In 1924, at the laying of the cornerstone of Yeshivas Chachmei Lublin, R’ Meir Shapiro said, “Our great Rebbes of Chachmei Lublin—the Maharshal, R’ Shalom Shachna,[1] Maharsha, Maharam Lublin[2]…You Gedolei Hador spread Torah here in Lublin before me. It is your light and power that gave me inspiration to establish a Yeshiva that will continue the light of the Torah that you transplanted in Lublin. I invite you to come and be part of our cornerstone laying. I am sure that in your merit and in the merit of your Torah we will be successful.” Then he commented קדושה ראשונה קידשה לשעתה וקידשה לעתיד לבוא:[3] The Kedusha from the great Achronim whose Torah we learn to this day, that Kedusha remains.

 

Rashi[4] says יציאת צדיק מן המקום עושה רושם, the departure of a Tzadik from a place makes an impression.  R’ Menachem Mendel of Kassov[5] remarks that even after the Tzadik leaves, an impression of Kedusha remains, which is recognizable that in that place, a Tzadik was there.

 

R’ Tzvi Hirsch Chayus, known as the Maharatz Chayus[6] (1805-1855), once had the great Tzadik, R’ Zelig Shrintzker, as a guest.  After the Friday night davening, R’ Zelig was walking to the house of the Maharatz Chayus when at a certain corner he suddenly rested. He then commented, “It smells like Gan Eden here.” Puzzled, the Maharatz Chayus called the elders of the city to find out what occurred at this corner. He was told that it was at this corner where R’ Avraham Gombiner wrote his famous commentary called Magen Avraham (on the Orach Chaim section of Shulchan Aruch).

 

The reverse is also true. R’ Baruch Mezbitzer was once in a house and wanted to say some words of Torah but was unable to. He then commented that there must have been a Rasha who once lived there. In this way he explained דרוש נוי ואולמי:[7] seek out (דרוש) who was in this dwelling (נוי) and then you will know why you are an אלם, mute (ואולמי), meaning that you are unable to say words of Torah.[8]

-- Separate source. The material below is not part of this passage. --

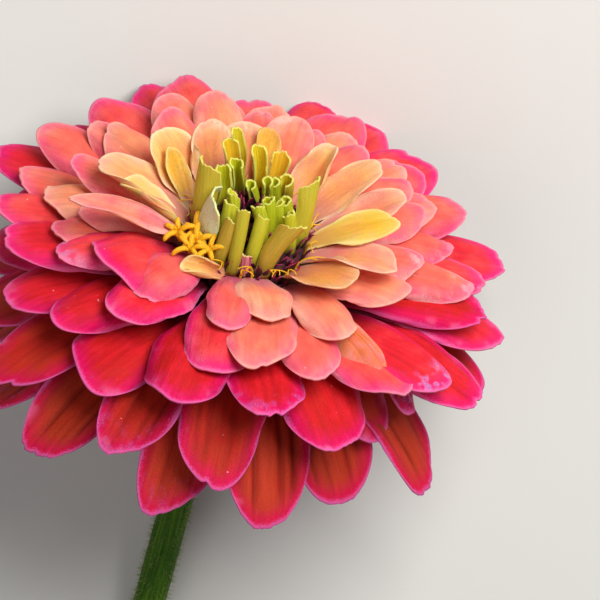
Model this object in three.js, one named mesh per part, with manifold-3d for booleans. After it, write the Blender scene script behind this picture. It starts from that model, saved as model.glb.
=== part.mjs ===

[1] He lived from 1490 until 1558. He was the Rebbe and father-in-law of R’ Moshe Isserles, known as the Rema. In 1515, he established the Yeshiva in Lublin, which became a center of learning of both Gemara and Kabbalah.

[2] The Maharam Lublin (1558-1616) studied Torah in his youth with the Rosh Yeshiva of Krakow, R’ Yitzchak Hakohen Shapira, who later became his father-in-law. He was a Rosh Yeshiva, Rav and Av Beis Din in Lublin in addition to being a Dayan and head of the Yeshiva in Krakow (1587-1595) and Rav in Lemberg (c. 1595-1613). He had many students, including individuals who became great Torah figures in their own right, such as the Shelah and the Megale Amukos.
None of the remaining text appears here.